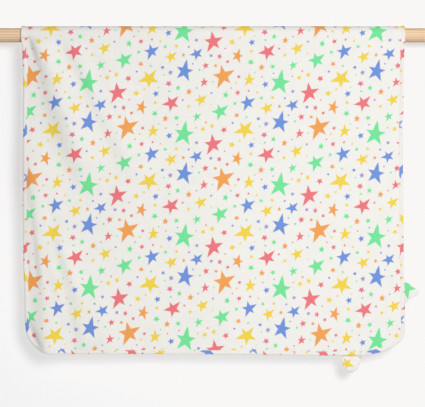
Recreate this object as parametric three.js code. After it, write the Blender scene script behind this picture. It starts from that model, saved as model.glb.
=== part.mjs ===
// A hooded baby blanket folded over a wooden rod.
// Millimetres, +Z up, +X along the rod to the viewer's right, the viewer on the -Y side.
// The origin is on the rod's axis, at the middle of its length.
//
// The cloth is described on its flat cut first: u runs across it (0 at the middle) and v runs up it
// from the front hem, over the rod and down to the rear hem. hang() then gives the place in the air
// of any point of the cut, so every sewn piece follows the cloth's folds.

import * as THREE from "three";

// Driving dimensions
const ROD_DIAMETER = 28;
const ROD_LENGTH = 900;
const ROD_END_BEVEL = 1;
const ROD_SIDES = 32;

const CUT_WIDTH = 750;
const CUT_LENGTH = 1000;
const CLOTH_THICKNESS = 3;
const FRONT_DROP = 623;
const CLOTH_OFF_ROD = 0.7;

// The thick bound edge lifts the cloth a little where it crosses the rod
const EDGE_LIFT = 1.2;
const EDGE_LIFT_RUN = 45;

// Corner curves of the cut: how far each runs along the hem and up the side edge
const FRONT_CORNER = { alongHem: 54, upEdge: 60 };
const HOOD_CORNER = { alongHem: 99, upEdge: 47 };
const REAR_CORNER = { alongHem: 50, upEdge: 50 };

const BINDING_WIDTH = 8.1;
const BINDING_PLY = 0.7;
const BINDING_SWELL = 0.15;
const SEAM_GAP = 0.39;
const BINDING_BITE = 6.2;

const HOOD_LEG = 299;
const HOOD_PLY = 2;
const HOOD_OFF_CLOTH = 0.7;
const HOOD_END = 8;
const HOOD_GAPE = 26;
const HOOD_ROWS = 7;
// How sharply the hood swells off the blanket, towards its mouth and along it
const SWELL_TO_MOUTH = 1.5;
const SWELL_ALONG_MOUTH = 1.2;

const EAR_PLY = 3;
const EAR_RIM_PLY = 1.6;
const EAR_ROOT = 7.7;

// How finely the cloth is stepped: bands of columns from the left edge, as width and steps
const COLUMN_BANDS = [
  { name: "creased left side", width: 190, steps: 13 },
  { name: "soft middle left", width: 190, steps: 7 },
  { name: "flat right side", width: 353, steps: 13 },
];
const CORNER_STEPS = 6;
const FRONT_STEPS = 17;
const OVER_ROD_STEPS = 8;
const REAR_STEPS = 7;

// How far each side edge hangs in from its full width, by drop below the rod's axis
const FRONT_EDGES = [
  { drop: 0, left: 0, right: 0 },
  { drop: 30, left: 3.4, right: 1.8 },
  { drop: 90, left: 5, right: 3.2 },
  { drop: 220, left: 5.2, right: 5 },
  { drop: 340, left: 5, right: 4.2 },
  { drop: 440, left: 5.5, right: 3.4 },
  { drop: 520, left: 8.5, right: 1.2 },
  { drop: 640, left: 8.8, right: 0.8 },
];
const REAR_EDGES = [
  { drop: 0, left: 0, right: 0 },
  { drop: 80, left: 4, right: 3 },
  { drop: 340, left: 7, right: 9 },
];

// How far the front hem sags below its level, by place across
const HEM_SAG = [
  { across: -380, sag: 0 },
  { across: 0, sag: 0.5 },
  { across: 255, sag: 3.3 },
  { across: 380, sag: 2 },
];
const HEM_SAG_STARTS = 300;

// Soft ridges in each flap. Each runs down the cloth between two drops, through three places across,
// and falls away over a width on its left and one on its right, which pinch narrows towards the rod.
function asRidge([from, to, top, mid, foot, rise, leftRun, rightRun, startsOver, endsOver, pinch]) {
  return { from, to, top, mid, foot, rise, leftRun, rightRun, startsOver, endsOver, pinch };
}
const FRONT_RIDGES = [
  [0, 350, -349, -284, -226, 9, 25, 55, 22, 150, 0.5],
  [0, 320, -288, -205, -132, 5, 21, 40, 40, 120, 0.7],
  [4, 200, -232, -190, -160, 2.4, 16, 34, 40, 90, 1],
  [190, 760, -354, -326, -318, 7.5, 19, 46, 110, 60, 1],
  [350, 700, -312, -262, -214, 4.2, 20, 40, 90, 120, 1],
  [470, 760, -232, -208, -190, 2.2, 20, 40, 60, 60, 1],
  [540, 700, -352, -322, -290, 3, 12, 26, 50, 30, 1],
  [150, 760, -20, 18, 40, 2.2, 60, 70, 180, 60, 1],
  [60, 760, 362, 352, 350, 2.4, 52, 44, 160, 60, 1],
].map(asRidge);
const REAR_RIDGES = [
  [10, 470, -250, -262, -275, 5, 45, 60, 120, 120, 1],
  [20, 470, -40, -18, 10, 3.5, 60, 50, 130, 130, 1],
  [10, 470, 235, 262, 282, 5.5, 50, 45, 120, 120, 1],
].map(asRidge);
// Over how much drop a ridge's width opens from its pinch to its full run
const PINCH_OPENS_OVER = 150;

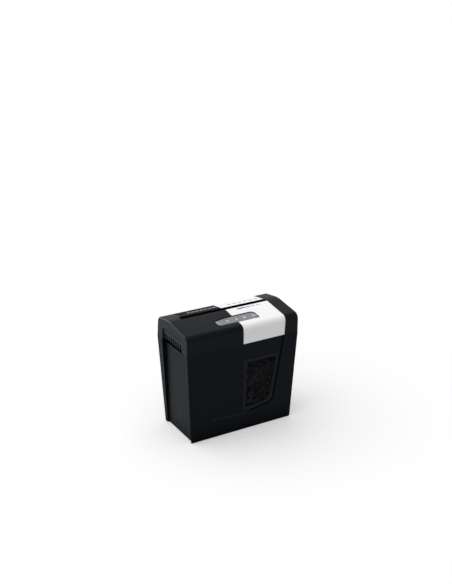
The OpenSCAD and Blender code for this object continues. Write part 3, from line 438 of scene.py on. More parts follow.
# close to the floor the front is shaded: less of the room reaches it, or mirrors in it
shader = bin_black.node_tree.nodes["Principled BSDF"]
open_room = put(shader, "ShaderNodeAmbientOcclusion", {"Distance": 0.06}, samples=8)["AO"]
reach = ranged(open_room, 0.5, 0.95, 0, 1)
lit = shader.inputs["Base Color"].links[0].from_socket
fill(shader, {"Base Color": blend_of(reach, paint(7, 10, 13), lit),
              "Specular IOR Level": ranged(reach, 0, 1, 0.020, 0.045)})

# the groove's own faces are darker: all their corners lie within its width of its outer edge
groove_black = moulded_plastic("groove_black", (3, 4, 5), None, 0.6, specular=0.0)
bin_wall = moulded_copy("bin_shell", 0.0006, bin_black, "bin", cuts=[groove])
bin_wall.data.materials.append(groove_black)
corners = np.array([corner.co for corner in bin_wall.data.vertices])
gap = np.linalg.norm(corners[:, None, ::2] - groove_edge(120)[None], axis=2).min(1)
for side in bin_wall.data.polygons:
    if side.center.y < -0.060 and gap[list(side.vertices)].max() < groove_wide + 0.0008:
        side.material_index = 2

# the ledge where the frame rises out of the front, a sloping fillet that fades to the left
ledge_black = moulded_plastic("ledge_black", (44, 50, 55), None, 0.40)
ledge_run = edge[~in_groove]
ledge_out = 0.0017 * (ledge_run[:, 0] - fade_x) / 0.255 + 0.0001
fillet = np.stack([beside(ledge_run, inward, outward) for inward, outward in (
    (0.0012, -0.0005), (0.0012, 0.00004), (-0.0006, ledge_out), (-0.0006, -0.0005))], 1)
ledge = mesh_piece("bin_ledge", fillet, bar_faces(len(ledge_run)).tolist(), ledge_black, False)
fitted(ledge, "bin", "bin_shell")


# ---- Window
# A rim of slightly paler black plastic snapped into the bin's front, holding a smoked
# clear pane through which the level of the clippings shows.
def finish(nodes, material):
    """Gives solids that keep their own shape their finish, and the slot that they take it from."""
    for node in nodes:
        solid = frame["nodes"][node]
        solid.data.materials.clear()
        solid.data.materials.append(material)


rim_black = moulded_plastic("rim_black", (27, 31, 35), (34, 38, 42), 0.42)
moulded_copy("window_frame", 0.0005, rim_black, "window_rim")
smoked, shader, place = new_material("smoked_pane", Roughness=0.15, Specular_IOR_Level=0.03)
haze = smeared(place, 22.0)
fill(shader, {"Base Color": blend_of(haze, (0.006, 0.006, 0.007, 1), (0.012, 0.012, 0.013, 1)),
              "Alpha": ranged(haze, 0, 1, 0.62, 0.66)})
finish(["window_pane"], smoked)


# ---- Clippings
# Cross-cut pieces of office paper, about 4 by 30 mm, curled by the cutters and lying every way
# in a loose heap, with a few of card and of printed sheets among them.
def slab_faces(rows, columns):
    """Quads of a closed slab made of an upper grid of points and of a lower one after it: both
    grids, and a wall round the border. Rows run along +X and columns along +Y."""
    upper = grid_faces(rows, columns)
    count = rows * columns
    number = np.arange(count).reshape(rows, columns)
    border = np.concatenate([number[:-1, 0], number[-1, :-1], number[:0:-1, -1], number[0, :0:-1]])
    after = np.roll(border, -1)
    wall = np.stack([border, border + count, after + count, after], -1)
    return np.concatenate([upper, upper[:, ::-1] + count, wall])


heap_low, heap_high = (np.array(corner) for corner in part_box("shredded_paper"))
ridge_x = [heap_low[0], -0.004, 0.022, 0.082, 0.124, heap_high[0]]
ridge_z = [0.066, 0.104, 0.136, 0.168, 0.150, 0.118]


def heap_height(x, y):
    """Height of the heap's lid: a ridge across the front that peaks behind the window, sinking to
    the back, with low waves over it."""
    back = np.interp(y, [-0.070, -0.030, 0.015, 0.071], [1.0, 0.99, 0.86, 0.50])
    waves = 0.0030 * np.sin(95 * x + 1.3) * np.cos(70 * y) + 0.0015 * np.sin(230 * x + 150 * y)
    return np.interp(x, ridge_x, ridge_z) * back + waves


def heap_front(z):
    """Depth of the heap's front, just behind the leaning pane."""
    return -0.0692 - front_lean * z


# each point's tone picks its stock: white paper, three depths of print, or brown card
paper, shader, place = new_material("paper_and_card", Roughness=0.85, Specular_IOR_Level=0.2)
tone = put(place, "ShaderNodeAttribute", attribute_name="tone")["Fac"]
stock = put(place, "ShaderNodeValToRGB", {"Fac": tone})["Color"]
ramp = stock.node.color_ramp
ramp.interpolation = "CONSTANT"
ramp.elements[1].position = 0.93
for start in (0.24, 0.42, 0.66):
    ramp.elements.new(start)
for element, shade in zip(ramp.elements, ((0.80, 0.79, 0.76, 1), (0.36, 0.33, 0.28, 1),
                                          (0.12, 0.11, 0.11, 1), (0.035, 0.033, 0.036, 1),
                                          (0.42, 0.29, 0.17, 1))):
    element.color = shade
fibres = cloudy(place, 1800.0, 3)
tinted = put(place, "ShaderNodeMix", {0: 1.0, 6: stock, 7: blend_of(fibres, grey(0.82), grey(1))},
             data_type="RGBA", blend_type="MULTIPLY")[2]
fill(shader, {"Base Color": tinted, "Normal": bumped(fibres, 0.4, 0.00003)})


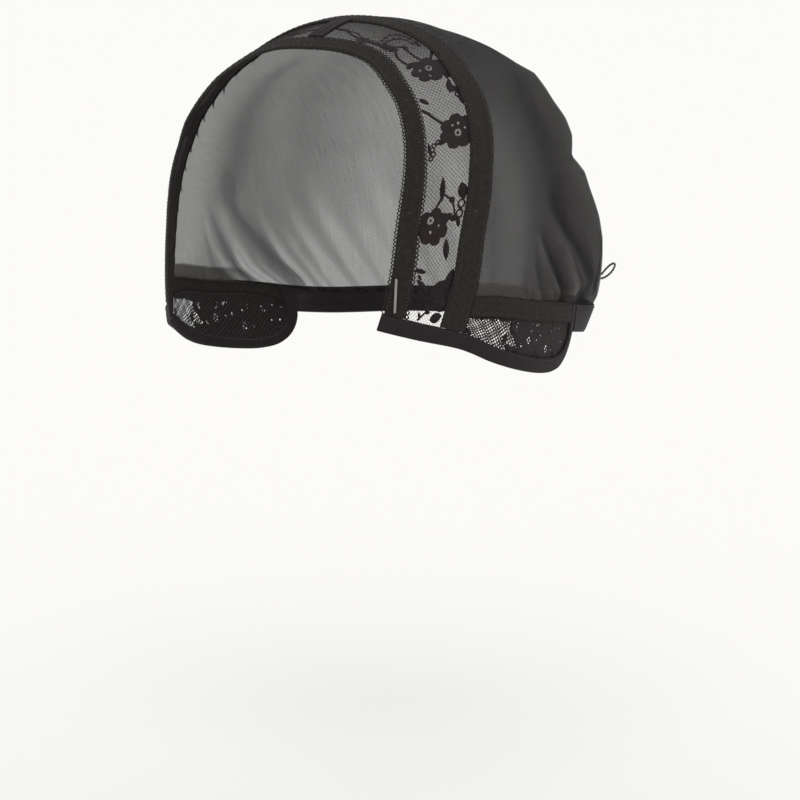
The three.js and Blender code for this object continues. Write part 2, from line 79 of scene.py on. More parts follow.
PIN_FOOT_ACROSS = 0.42
PIN_HEAD_ACROSS = 0.24
PIN_ABOVE_HEM = 1
BOWL_CENTRE = np.array([0.0, 0.0, -BOWL_RISE])

# Heights of the layers off the bowl, in millimetres
CLOTH_RISE = 0.12
CLOTH_THICK = 0.3
NET_RISE = 0.16
MOTIF_RISE = 0.3
BAND_RISE = 1.38
BAND_THICK = 0.85
STRAP_RISE = 1.35
STRAP_THICK = 1.2
TAPE_THICK = 1.25
TUCK = 1.8
STITCH_RADIUS = 0.17
NET_THREAD_HEIGHT = 0.16
CLOTHWORK_THICK = 0.14
MERGE_WITHIN = 1e-4

# Face opening: share of the half width, share of the height
OPENING_EDGE = [
    (0.0, 0.0), (0.32, 0.013), (0.52, 0.05), (0.715, 0.135), (0.84, 0.215), (0.945, 0.34),
    (0.985, 0.46), (0.975, 0.64), (0.94, 0.83), (0.88, 1.0), (0.84, 1.1),
]
# At the shoulder, a third of the way down, the lace is stretched a little wider than in the solids
# and the crown band is drawn a little narrower
STRIP_SECTIONS = {
    "along": (0.0, 0.35, 0.5, 0.65, 0.8, 1.0),
    "front": (1.0, 0.92, 0.9, 1.0, 1.0, 1.1),
    "lace": (1.0, 0.97, 0.86, 0.8, 0.76, 0.58),
    "crown": (1.0, 0.93, 0.88, 0.91, 0.95, 0.95),
}
# Lower edge and waist: bearing from the front in degrees, share of the cap's depth
HEM_EDGE = [
    (33.8, 0.827), (43, 0.853), (58.5, 0.89), (71, 0.936), (84.5, 0.971), (98, 0.993),
    (109, 1.0), (116.5, 0.992), (121.5, 0.965), (124, 0.92), (123.5, 0.86), (122, 0.8),
]
HEM_SECTIONS = {"along": (0.0, 0.35, 0.7, 1.0), "width": (1.0, 0.88, 0.88, 1.0)}
WAIST_EDGE = [
    (52, 0.737), (72, 0.754), (88, 0.778), (105, 0.796), (122, 0.82), (136, 0.832),
    (158, 0.836), (180, 0.836),
]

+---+

§ Directions: Each line from the top of the material above through the line with "import * as" must be echoed exactly, and no other line.

§ Solved exercise:
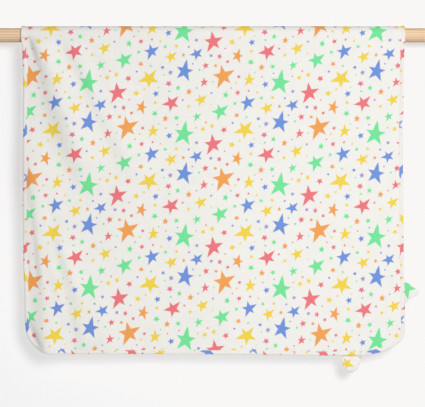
Recreate this object as parametric three.js code. After it, write the Blender scene script behind this picture. It starts from that model, saved as model.glb.
=== part.mjs ===
// A hooded baby blanket folded over a wooden rod.
// Millimetres, +Z up, +X along the rod to the viewer's right, the viewer on the -Y side.
// The origin is on the rod's axis, at the middle of its length.
//
// The cloth is described on its flat cut first: u runs across it (0 at the middle) and v runs up it
// from the front hem, over the rod and down to the rear hem. hang() then gives the place in the air
// of any point of the cut, so every sewn piece follows the cloth's folds.

import * as THREE from "three";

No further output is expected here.